The Museum is on the wrong side of the issue here. If I were at all confident that one could track down the various cadavers accrued by Ellie Mae in a typical work week, I would challenge the Museum to a "duel" of dead things. I would bet a substantial amount of money and professional credibility that she would bring in a surprising number of native species in addition to the targeted varmints they are after. There is a lot of scientific literature on the impact of free-ranging cats on native wildlife. These studies have repeatedly demonstrated that house cats collectively eliminate millions of native songbirds and small mammals on an annual basis. Focused studies have shown that house cats are behind alarming declines in endangered species. One of the more interesting ones was published late last year in the Journal of Wildlife Management from the San Francisco Bay Area. The study used stable isotope analysis and found that the federally endangered salt marsh harvest mouse was at considerable risk from house cats. What I found particularly noteworthy was the fact that while the house cats examined had killed hundreds of wild animals, most of their nutrition originated from supplemental food sources outside the natural system. In other words, these cats were being fed at home, in an alley trashcan, or from a feral cat rescue station, but were still preying on wild species as well. As Jim Anderson mentioned in his article, spaying and neutering is an important long-run task, but doesn't remove the immediate predation threat. The San Francisco Bay study and many others like them indicate that humane rescue efforts involving the feeding of free-ranging cats also serves to artificially sustain elevated populations of destructive feral cats.

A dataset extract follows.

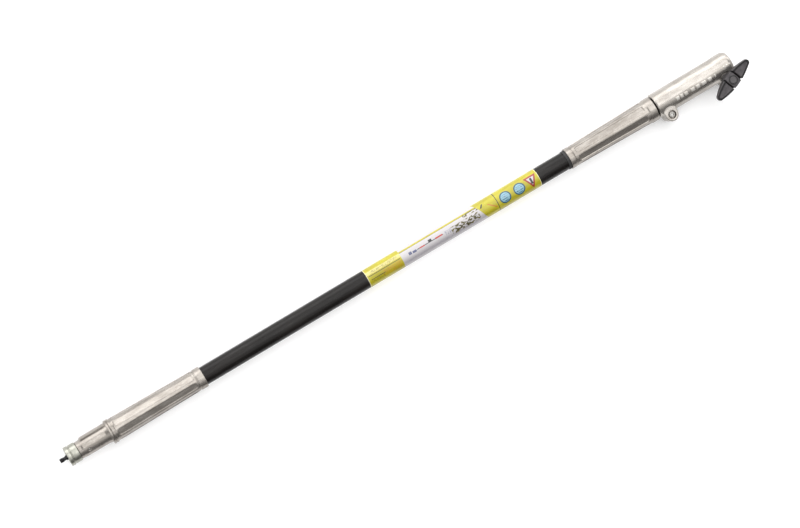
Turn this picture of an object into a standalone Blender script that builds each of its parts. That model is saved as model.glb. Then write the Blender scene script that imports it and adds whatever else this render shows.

The Museum's assertion that Ellie Mae is simply part of the nineteenth-century historical scene doing things "just as they did..." in the good ole days is of course preposterous and a frightfully myopic attitude. They did lots of neat things in the 1800s that we now know better not to do - acid-leach mining, crapping in the stream, infecting blankets with small-pox, dynamiting streams, slaughtering buffalo from train windows...So let's not muddle the issue with confused sentimentality.

As a Museum member, I encourage the organization to put a lid on Ellie Mae's unbridled enthusiasm for sport and that of any of her other feline associates that may be working out there. This is a great opportunity for the Museum to address the issue head on, perhaps with an interpretive sign near the wildlife viewing area, addressing the concern, and encouraging pet cat owners to assume responsibility for protecting native wildlife. And let's not get lost in the details, for goodness sake. The point is not that Ellie Mae is killing chipmunks and deer mice with reckless abandon, but rather that the High Desert Museum is in the business not only of interpreting the history of our region, but of promoting a sense of stewardship and land-ethic for the high desert ecosystem and its native flora and fauna. By its own admission, the Museum "strives to promote thoughtful decision making to sustain the region's natural and cultural heritage." Barn cats are no more a part of that mission than would be a carousing group of drunken poker players shooting at bottles behind the sawmill.

The author is a wildlife biologist with the National Parks Service and a museum member. He also writes an occasional wine column for the Source.